Sunday, April 29, 2018

Peak Criminality aka. "Corruption As Usual"

Stealing from the future to pay for today, is the order of the day. Until such time as the future is "now". Every gimmick known to man has been used to propagate this charade - and several gimmicks never before tried. For a reason...

It's a sad sign of the times that House Speaker Paul Ryan fired the U.S. House of Representatives chaplain at Easter this year, for saying the following:

"May all members be mindful that the institutions and structures of our great nation guarantee the opportunities that have allowed some to achieve great success, while others continue to struggle, "May their efforts these days guarantee that there are not winners and losers under new tax laws, but benefits balanced and shared by all Americans."

Right after the dirty deed, Paul Ryan announced his own resignation. Damn that's cold even by Republican standards. The alt-Christian base was ecstatic. The United States is a pale fiction of its former self, having abdicated even the pretense of morality.  

A farcical prayer to be sure. You see, in order to continue beyond 2008, it was unfortunately necessary that the fatally gored Globalized economic model morph into a massive zero sum criminal enterprise. Be that via money laundering through global real estate, raiding Social Security and Obamacare to pay for tax cuts, inter-generational fiscal plundering, printing money to inflate risk assets, stock buybacks with borrowed money, negative interest rates - there was no idea too corrupt for this inherently corrupt society to consider. Bernie Madoff was a man before his time. 

Therefore, there are no "facts" we can show that can stun the Idiocracy out of their stupor. Profiting at another person's expense has become the de facto business model.

In other words, we've become Third World. 

And so it is now, that Wall Street lures the sheeple into the casino amid "record earnings". A convenient end-of-cycle excuse to dump supply back onto the usual bagholders.

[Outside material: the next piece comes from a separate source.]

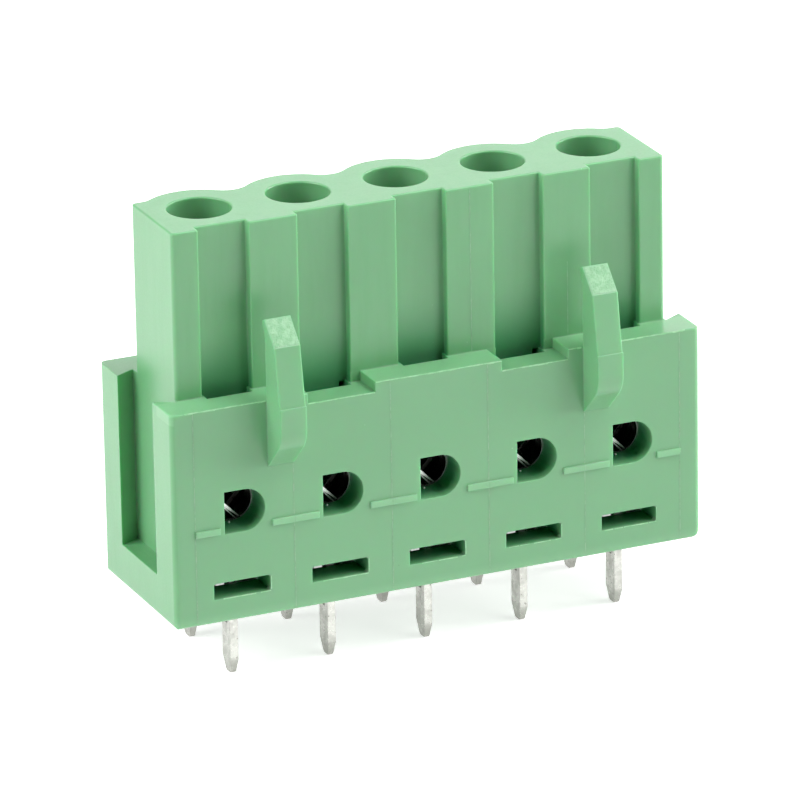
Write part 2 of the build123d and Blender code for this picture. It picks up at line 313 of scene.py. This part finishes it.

"Ice cream, chocolate, all free today"

Rewind to December 2017:
Wall Street Just Sold Another Fantasy

"Wall Street analysts are forecasting that cumulative earnings per share for the S&P 500 will jump by 11% in 2018 and another 10% in 2019"

"The S&P 500’s profit margins are now near all-time highs. Even if they remain elevated, a questionable assumption, earnings can grow only as fast as sales...And sales grow along with the economy...Nobody is projecting GDP growth of 11% in 2018"

This is aggregate corporate revenues, found by multiplying the sales per share by the S&P divisor. Corporate revenues were flat for the first eight years of this pseudo-recovery, and now are rising thanks to Ponzi oil reflation:

"It’s highly uncertain, however, that profits can even manage to climb in step with GDP. That’s because they’re already highly elevated thanks to those super-rich margins"

Fast forward to last week:
Fund Managers Cut Stock Allocations To Two Year Low
"(Institutional) Investors see earnings peaking, with just 20 percent expecting profits to improve over the next year, an 18-month low"

Corporate debt % of GDP

April 27th, 2018
Q1 GDP Release:
"Real consumer spending slowed in the first quarter, reflecting a downturn in new motor vehicles. In addition, a downturn in spending on clothing and footwear and a deceleration in spending on food and beverages" 

Wages and salaries in the first quarter were adjusted up by $10.0 billion (annualized rate)...This adjustment reflects one-time bonuses paid by businesses reported publicly in response to the Tax Cut and Jobs Act (TCJA)"

April 24th, 2018

"It is pretty amazing when you look at it, an earnings season that's having an equal and opposite reaction to results"

A surface look at earnings doesn't show much weakness...Net profit margins are tracking at 11.1 percent, which would be the highest level since the third quarter of 2008."